Buck finally gets the call he has been waiting for: To perform once again on The Tonight Show. He previously had performed with Johnny Carson 61 times during the height of his career, but never since the show has been hosted by Jay Leno. Buck is bumped by Tom Arnold, who has too much material and uses up Buck's time. Buck refuses an immediate offer to come back and appear on The Tonight Show the following week, but agrees to receive an offer to headline a date in Las Vegas. When the limelight on Buck dims once more after he fails to find his money for the first time ever during his Las Vegas premiere, Troy leaves him and through Valerie's connections, lands a job with a celebrated TV writer (Griffin Dunne). After some time, Troy sees from an ad in the paper that Buck is doing his show again in Bakersfield. Buck is clearly back where he feels most comfortable, and once again successfully performs his signature trick, leaving Troy to wonder whether Buck doesn't have some mysterious talent after all.

==Cast==

- John Malkovich as Buck Howard
- Colin Hanks as Troy Gable
- Emily Blunt as Valerie Brennan
- Ricky Jay as Gil Bellamy
- Steve Zahn as Kenny the limo driver
- Tom Hanks as Mr. Gable
- Griffin Dunne as Jonathan Finerman
- Matthew Gray Gubler as Russell
- Debra Monk as Doreen
- Adam Scott as Alan Berkman
- Patrick Fischler as Michael Perry
- Wallace Langham as Dan Green
- Don Most (aka "Donny Most") as Tonight Show Producer
- Nate Hartley as Teenager
- Wendy Worthington as Oregon woman
- Jack Carter as grateful old performer
- Dave Attell as Comedian
- Melissa Stone as Las Vegas Wife

- Portraying themselves

- Gary Coleman
- Michael Winslow
- Jack Carter
- Martha Stewart
- Damien Fahey
- Conan O'Brien
- Jon Stewart
- David Blaine
- Regis Philbin
- Kelly Ripa
- George Takei
- Mary Hart
- Jay Leno
- Tom Arnold
- Bill Saluga

==Reception==
The Great Buck Howard received generally positive reviews.
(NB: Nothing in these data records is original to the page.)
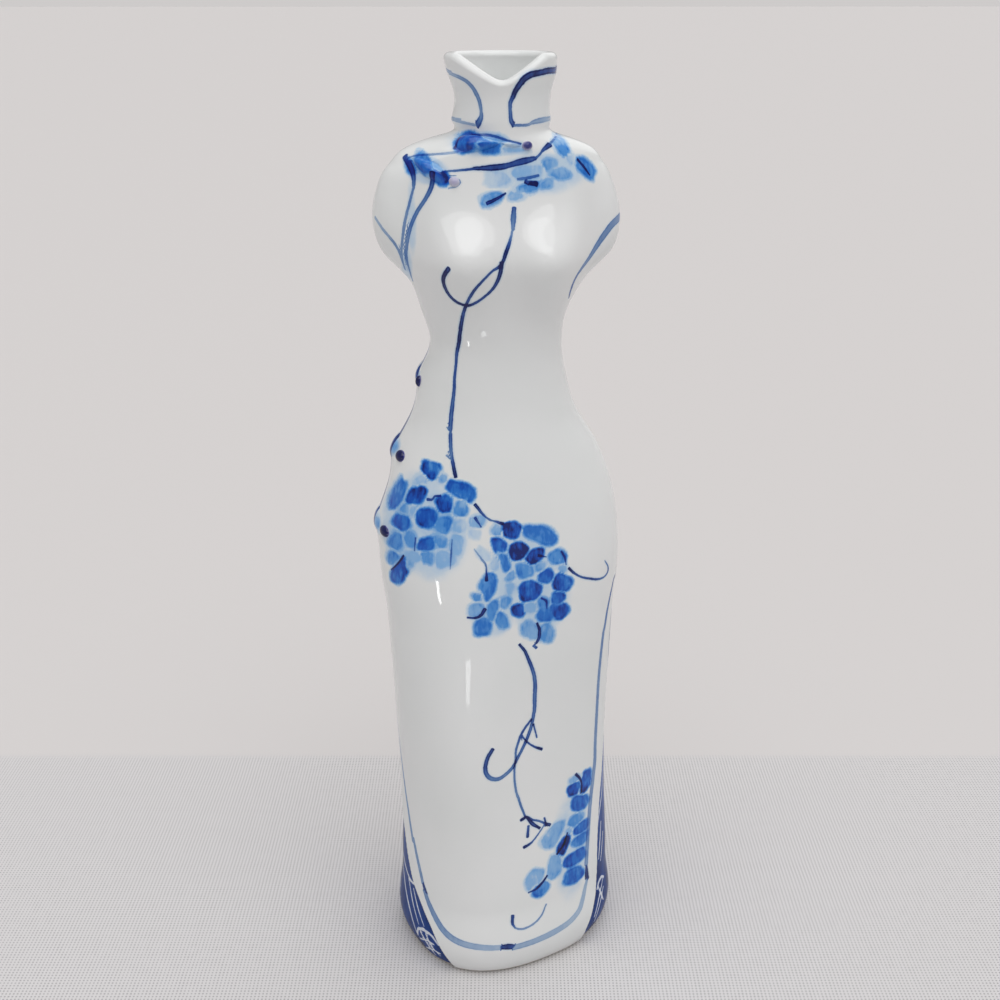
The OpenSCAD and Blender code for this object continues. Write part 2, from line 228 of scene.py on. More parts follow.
class Figure:
    """The skin of the figure, as a function of bearing and height in millimetres."""

    def __init__(self, sections: Sequence[Section], swellings: Sequence[Swelling]) -> None:
        """Keeps the sections as a table, with a tangent for each so that they join smoothly."""
        self.swellings = tuple(swellings)
        self.table = np.array([[getattr(s, f) for f in Section.__dataclass_fields__] for s in sections])
        gap = np.diff(self.table[:, 0])[:, None]
        rise = np.diff(self.table, axis=0) / gap
        inner = (rise[:-1] * gap[1:] + rise[1:] * gap[:-1]) / (gap[:-1] + gap[1:])
        self.tangents = np.vstack([rise[:1], inner, rise[-1:]])
        self.metre = (CAD_HIGH.z - CAD_LOW.z) / FULL_HEIGHT

    def place(self, points: Array) -> Array:
        """Points in millimetres of the figure, as metres of the frame."""
        return points * self.metre + np.array([0.0, 0.0, CAD_LOW.z])

    def section(self, height: Array) -> Array:
        """The section's sizes at each height, as cubic curves through SECTIONS, one column each."""
        z = np.clip(np.asarray(height, float), self.table[0, 0], self.table[-1, 0])
        i = np.clip(np.searchsorted(self.table[:, 0], z, side="right") - 1, 0, len(self.table) - 2)
        low, high = self.table[i], self.table[i + 1]
        gap = high[..., :1] - low[..., :1]
        t = (z[..., None] - low[..., :1]) / gap
        return (
            (2 * t**3 - 3 * t**2 + 1) * low
            + (t**3 - 2 * t**2 + t) * gap * self.tangents[i]
            + (3 * t**2 - 2 * t**3) * high
            + (t**3 - t**2) * gap * self.tangents[i + 1]
        )

    def skin(self, bearing: Array, height: Array, inset: Array = 0.0) -> Array:
        """Points of the skin, or of a face that lies inside it.

        A section is a superellipse: across = a * |sin b|^(2/n) and along = d * |cos b|^(2/n),
        turned about the axis and shifted. The swellings then push it out along Y.

        Args:
            bearing: Degrees round the body.
            height: Millimetres above the foot.
            inset: How far inside the skin each point lies.

        Returns:
            Points in millimetres, with x, y and z last.
        """
        bearing, height, inset = np.broadcast_arrays(
            np.asarray(bearing, float), np.asarray(height, float), np.asarray(inset, float)
        )
        _, wide, front, back, shift_x, shift_y, turn, square = np.moveaxis(self.section(height), -1, 0)
        side, ahead = np.sin(np.radians(bearing)), np.cos(np.radians(bearing))
        power = 2 / square
        across = (wide - inset) * np.sign(side) * np.abs(side) ** power
        along = -(np.where(ahead > 0, front, back) - inset) * np.sign(ahead) * np.abs(ahead) ** power
        cos, sin = np.cos(np.radians(turn)), np.sin(np.radians(turn))
        x = shift_x + across * cos - along * sin
        y = shift_y + across * sin + along * cos
        for s in self.swellings:
            hill = np.exp(-(((x - s.x) / s.spread_x) ** 2) - ((height - s.height) / s.spread_height) ** 2)
            y = y - s.side.value * s.stands_out * hill * smooth(1.6 * s.side.value * ahead)
        x = x - sum(mound.rise(bearing, height) for mound in MOUNDS)
        return np.stack([x, y, height], -1)

    def front_bearing(self, x: Array, height: Array) -> Array:
        """The bearing at which the front of the skin has a given x, found by halving."""
        low = np.full(np.shape(x), -112.0)
        high = np.full(np.shape(x), 92.0)
        for _ in range(30):
            middle = (low + high) / 2
            left = self.skin(middle, height)[..., 0] < x
            low, high = np.where(left, middle, low), np.where(left, high, middle)
        return (low + high) / 2

    def outward(self, bearing: Array, height: Array) -> Array:
        """Unit normals of the skin, from small steps in bearing and height."""
        round_ = self.skin(bearing + 0.2, height) - self.skin(bearing - 0.2, height)
        up = self.skin(bearing, height + 0.1) - self.skin(bearing, height - 0.1)
        return unit(np.cross(round_, up))


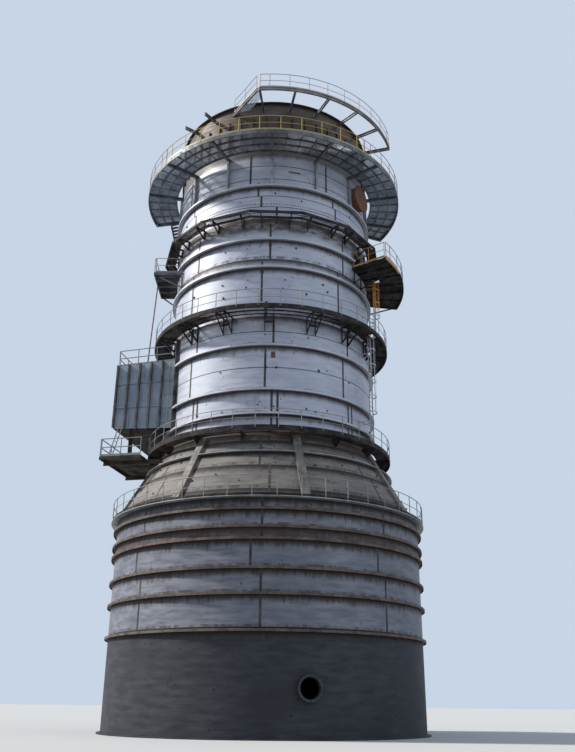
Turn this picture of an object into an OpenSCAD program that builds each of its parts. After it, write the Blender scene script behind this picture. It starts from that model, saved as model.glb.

Rotten Tomatoes reported that 71% of critics gave it positive reviews based on 94 reviews, with an average score of 6.40/10. The website's critics consensus reads: "By turns fluffy and biting, this show biz comedy is given girth by comic heavyweight John Malkovich and made all the more charming by Emily Blunt." Metacritic, which uses a weighted average, assigned the a score of 63 out of 100, based on 25 critics, indicating "generally favorable" reviews. The film was released to the general public on March 20, 2009, grossing $750,000 in total. It was run in 55 theaters. The worldwide gross stands at $900,689.